Dataset section.

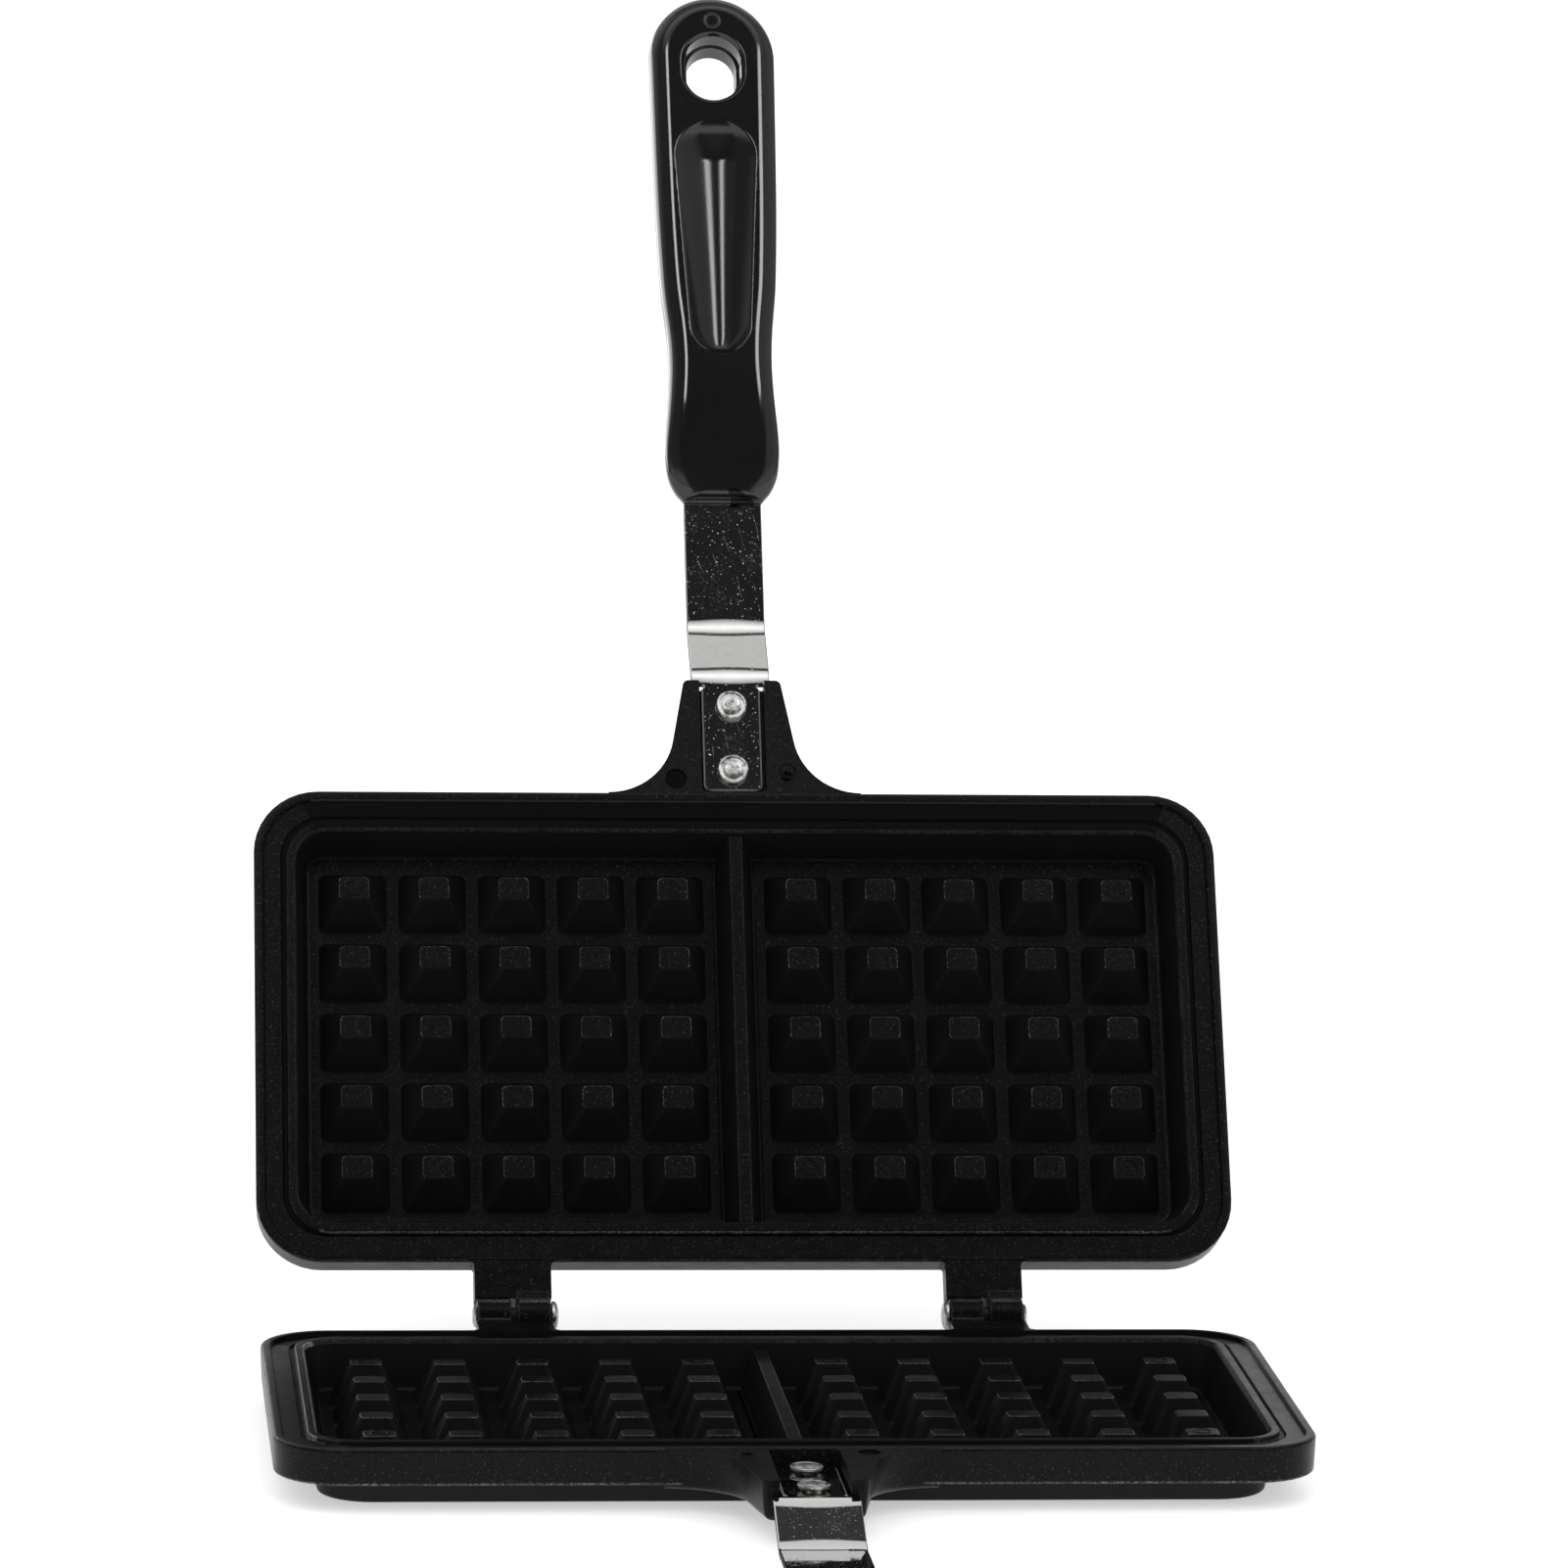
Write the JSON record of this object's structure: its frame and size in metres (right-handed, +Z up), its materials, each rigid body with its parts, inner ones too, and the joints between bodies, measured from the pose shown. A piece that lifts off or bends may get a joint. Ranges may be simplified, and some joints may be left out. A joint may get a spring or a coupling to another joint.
{
  "type": "stovetop waffle iron",
  "caption": "Hinged stovetop waffle iron standing open: twin-field cast plates, riveted steel handle straps and moulded grips with hanging holes.",
  "frame": {"origin": "on the lower plate's flat base face, which stands on the hob, under the middle of the plate's rim", "axes": "+X to the right along the hinge line, +Y from the lower grip towards the hinge, +Z up"},
  "size_m": [0.231, 0.5291, 0.3116],
  "materials": {
    "coated_casting": "black non-stick coating, satin with a fine speckle",
    "polished_steel": "polished, lightly scuffed",
    "moulded_grip": "glossy black"
  },
  "bodies": {
    "lower_half": {"lower_plate": "coated_casting", "lower_strap": "polished_steel", "lower_grip": "moulded_grip", "lower_rivet_rear": "polished_steel", "lower_rivet_front": "polished_steel", "lower_grip_screw": "polished_steel", "hinge_pin_left": "polished_steel", "hinge_pin_right": "polished_steel"},
    "upper_half": {"upper_plate": "coated_casting", "upper_strap": "polished_steel", "upper_grip": "moulded_grip", "upper_rivet_rear": "polished_steel", "upper_rivet_front": "polished_steel", "upper_grip_screw": "polished_steel"}
  },
  "joints": [
    {"name": "hinge", "type": "hinge", "parent": "lower_half", "child": "upper_half", "pos_m": [0, 0.0724, 0.0146], "axis": [1, 0, 0], "range_deg": [0, 120]}
  ]
}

Exercise.
State the count of lines above containing the string "joints", and add nothing to it.

Solution to the problem.
2